_Collected material_

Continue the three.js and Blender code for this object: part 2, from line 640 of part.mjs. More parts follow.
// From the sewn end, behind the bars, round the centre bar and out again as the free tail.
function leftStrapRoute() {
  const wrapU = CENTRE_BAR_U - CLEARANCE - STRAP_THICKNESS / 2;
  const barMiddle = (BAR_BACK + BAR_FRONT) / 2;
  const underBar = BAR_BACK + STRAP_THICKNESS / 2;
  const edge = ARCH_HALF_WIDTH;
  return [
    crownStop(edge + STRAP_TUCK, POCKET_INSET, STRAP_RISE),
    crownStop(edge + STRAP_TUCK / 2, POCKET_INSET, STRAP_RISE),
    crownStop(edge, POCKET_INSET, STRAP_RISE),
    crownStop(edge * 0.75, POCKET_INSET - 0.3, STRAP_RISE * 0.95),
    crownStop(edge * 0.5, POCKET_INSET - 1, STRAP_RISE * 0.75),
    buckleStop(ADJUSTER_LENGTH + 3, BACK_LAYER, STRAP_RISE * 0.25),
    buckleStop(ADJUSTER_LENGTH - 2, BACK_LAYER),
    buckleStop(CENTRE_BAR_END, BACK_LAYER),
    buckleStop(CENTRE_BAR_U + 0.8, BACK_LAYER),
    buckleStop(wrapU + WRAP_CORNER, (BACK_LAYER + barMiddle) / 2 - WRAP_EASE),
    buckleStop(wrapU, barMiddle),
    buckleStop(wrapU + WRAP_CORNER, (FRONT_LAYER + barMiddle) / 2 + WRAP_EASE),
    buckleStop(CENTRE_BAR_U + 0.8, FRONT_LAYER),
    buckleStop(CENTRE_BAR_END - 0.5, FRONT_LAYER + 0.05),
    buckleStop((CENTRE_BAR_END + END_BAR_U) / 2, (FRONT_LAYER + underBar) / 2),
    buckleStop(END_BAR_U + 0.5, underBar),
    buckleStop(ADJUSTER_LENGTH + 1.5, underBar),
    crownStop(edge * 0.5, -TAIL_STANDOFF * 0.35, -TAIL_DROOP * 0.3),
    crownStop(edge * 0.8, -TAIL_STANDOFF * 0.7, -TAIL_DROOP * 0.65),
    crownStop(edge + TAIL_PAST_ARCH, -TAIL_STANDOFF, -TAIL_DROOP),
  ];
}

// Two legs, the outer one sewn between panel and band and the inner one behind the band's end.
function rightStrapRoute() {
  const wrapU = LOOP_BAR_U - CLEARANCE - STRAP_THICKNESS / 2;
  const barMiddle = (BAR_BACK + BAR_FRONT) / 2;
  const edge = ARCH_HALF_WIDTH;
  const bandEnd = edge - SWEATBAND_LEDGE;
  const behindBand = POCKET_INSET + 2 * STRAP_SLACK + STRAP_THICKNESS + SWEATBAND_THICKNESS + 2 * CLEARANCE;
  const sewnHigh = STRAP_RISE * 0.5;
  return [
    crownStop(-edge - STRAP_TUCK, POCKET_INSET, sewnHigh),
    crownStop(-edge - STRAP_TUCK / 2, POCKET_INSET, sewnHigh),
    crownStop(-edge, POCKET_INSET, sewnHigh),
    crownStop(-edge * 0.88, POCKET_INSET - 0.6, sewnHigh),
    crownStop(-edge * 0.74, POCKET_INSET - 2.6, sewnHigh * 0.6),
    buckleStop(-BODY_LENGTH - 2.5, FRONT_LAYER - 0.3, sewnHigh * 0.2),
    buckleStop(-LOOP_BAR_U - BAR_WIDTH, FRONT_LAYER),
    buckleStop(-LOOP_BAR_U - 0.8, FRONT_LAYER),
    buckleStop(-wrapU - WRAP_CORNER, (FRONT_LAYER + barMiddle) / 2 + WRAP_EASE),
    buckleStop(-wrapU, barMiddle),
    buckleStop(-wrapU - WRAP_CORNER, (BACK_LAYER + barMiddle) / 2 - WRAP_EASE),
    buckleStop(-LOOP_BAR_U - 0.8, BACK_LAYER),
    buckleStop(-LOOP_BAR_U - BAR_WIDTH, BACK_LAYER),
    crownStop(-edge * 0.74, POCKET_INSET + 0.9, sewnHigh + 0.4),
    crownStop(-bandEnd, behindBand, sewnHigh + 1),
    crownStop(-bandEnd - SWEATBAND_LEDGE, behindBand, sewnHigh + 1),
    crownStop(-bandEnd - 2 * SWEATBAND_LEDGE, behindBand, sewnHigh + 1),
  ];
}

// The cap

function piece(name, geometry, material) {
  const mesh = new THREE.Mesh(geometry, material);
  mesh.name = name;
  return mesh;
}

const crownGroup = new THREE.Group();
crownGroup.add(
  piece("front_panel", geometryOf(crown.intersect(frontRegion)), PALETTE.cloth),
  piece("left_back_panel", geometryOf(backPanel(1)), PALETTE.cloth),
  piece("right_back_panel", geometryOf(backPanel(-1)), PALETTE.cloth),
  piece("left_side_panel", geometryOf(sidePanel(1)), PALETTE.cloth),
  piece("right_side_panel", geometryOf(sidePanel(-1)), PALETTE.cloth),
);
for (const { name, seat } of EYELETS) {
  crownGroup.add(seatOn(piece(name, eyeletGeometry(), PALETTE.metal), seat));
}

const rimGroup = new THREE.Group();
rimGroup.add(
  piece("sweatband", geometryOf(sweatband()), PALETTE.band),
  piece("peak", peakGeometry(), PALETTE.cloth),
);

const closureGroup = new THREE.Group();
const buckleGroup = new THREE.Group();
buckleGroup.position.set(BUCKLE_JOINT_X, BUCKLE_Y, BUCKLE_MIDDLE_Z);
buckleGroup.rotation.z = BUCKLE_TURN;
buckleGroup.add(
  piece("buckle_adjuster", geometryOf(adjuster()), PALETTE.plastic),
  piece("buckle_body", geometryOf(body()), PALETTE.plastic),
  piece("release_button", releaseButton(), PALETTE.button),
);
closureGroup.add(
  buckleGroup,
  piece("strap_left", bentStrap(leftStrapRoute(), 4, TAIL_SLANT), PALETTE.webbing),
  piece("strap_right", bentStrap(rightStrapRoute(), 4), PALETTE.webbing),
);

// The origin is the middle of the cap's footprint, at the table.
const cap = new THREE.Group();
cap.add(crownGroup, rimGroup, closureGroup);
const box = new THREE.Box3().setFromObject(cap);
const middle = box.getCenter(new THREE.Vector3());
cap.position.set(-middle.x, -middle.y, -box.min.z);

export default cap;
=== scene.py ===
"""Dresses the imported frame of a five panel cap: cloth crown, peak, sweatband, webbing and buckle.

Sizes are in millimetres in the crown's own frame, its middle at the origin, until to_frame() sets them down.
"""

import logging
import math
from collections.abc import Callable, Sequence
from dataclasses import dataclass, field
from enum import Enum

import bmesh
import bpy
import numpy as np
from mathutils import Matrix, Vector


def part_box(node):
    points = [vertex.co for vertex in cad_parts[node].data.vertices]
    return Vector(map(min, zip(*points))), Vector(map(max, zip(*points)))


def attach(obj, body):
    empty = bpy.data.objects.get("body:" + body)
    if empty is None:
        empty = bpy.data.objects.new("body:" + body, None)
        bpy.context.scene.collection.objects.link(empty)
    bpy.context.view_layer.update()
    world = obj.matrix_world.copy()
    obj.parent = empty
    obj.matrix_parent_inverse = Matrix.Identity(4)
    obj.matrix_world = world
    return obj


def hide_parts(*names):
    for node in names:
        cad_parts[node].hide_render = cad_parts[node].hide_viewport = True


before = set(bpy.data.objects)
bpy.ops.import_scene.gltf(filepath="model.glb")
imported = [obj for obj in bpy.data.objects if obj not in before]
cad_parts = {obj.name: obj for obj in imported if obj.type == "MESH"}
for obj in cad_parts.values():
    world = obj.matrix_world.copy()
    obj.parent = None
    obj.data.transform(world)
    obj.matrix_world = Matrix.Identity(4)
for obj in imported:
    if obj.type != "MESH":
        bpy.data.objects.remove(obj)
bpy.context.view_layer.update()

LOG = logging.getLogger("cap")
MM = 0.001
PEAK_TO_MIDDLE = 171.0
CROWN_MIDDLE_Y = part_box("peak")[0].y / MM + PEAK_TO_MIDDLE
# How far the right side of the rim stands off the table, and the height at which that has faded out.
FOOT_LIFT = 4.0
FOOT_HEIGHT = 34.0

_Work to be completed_
In the listing above, find the line with "at the table." and the line with "from enum import Enum", then print exactly those lines and every line between them.

_Reply_
// The origin is the middle of the cap's footprint, at the table.
const cap = new THREE.Group();
cap.add(crownGroup, rimGroup, closureGroup);
const box = new THREE.Box3().setFromObject(cap);
const middle = box.getCenter(new THREE.Vector3());
cap.position.set(-middle.x, -middle.y, -box.min.z);

export default cap;
=== scene.py ===
"""Dresses the imported frame of a five panel cap: cloth crown, peak, sweatband, webbing and buckle.

Sizes are in millimetres in the crown's own frame, its middle at the origin, until to_frame() sets them down.
"""

import logging
import math
from collections.abc import Callable, Sequence
from dataclasses import dataclass, field
from enum import Enum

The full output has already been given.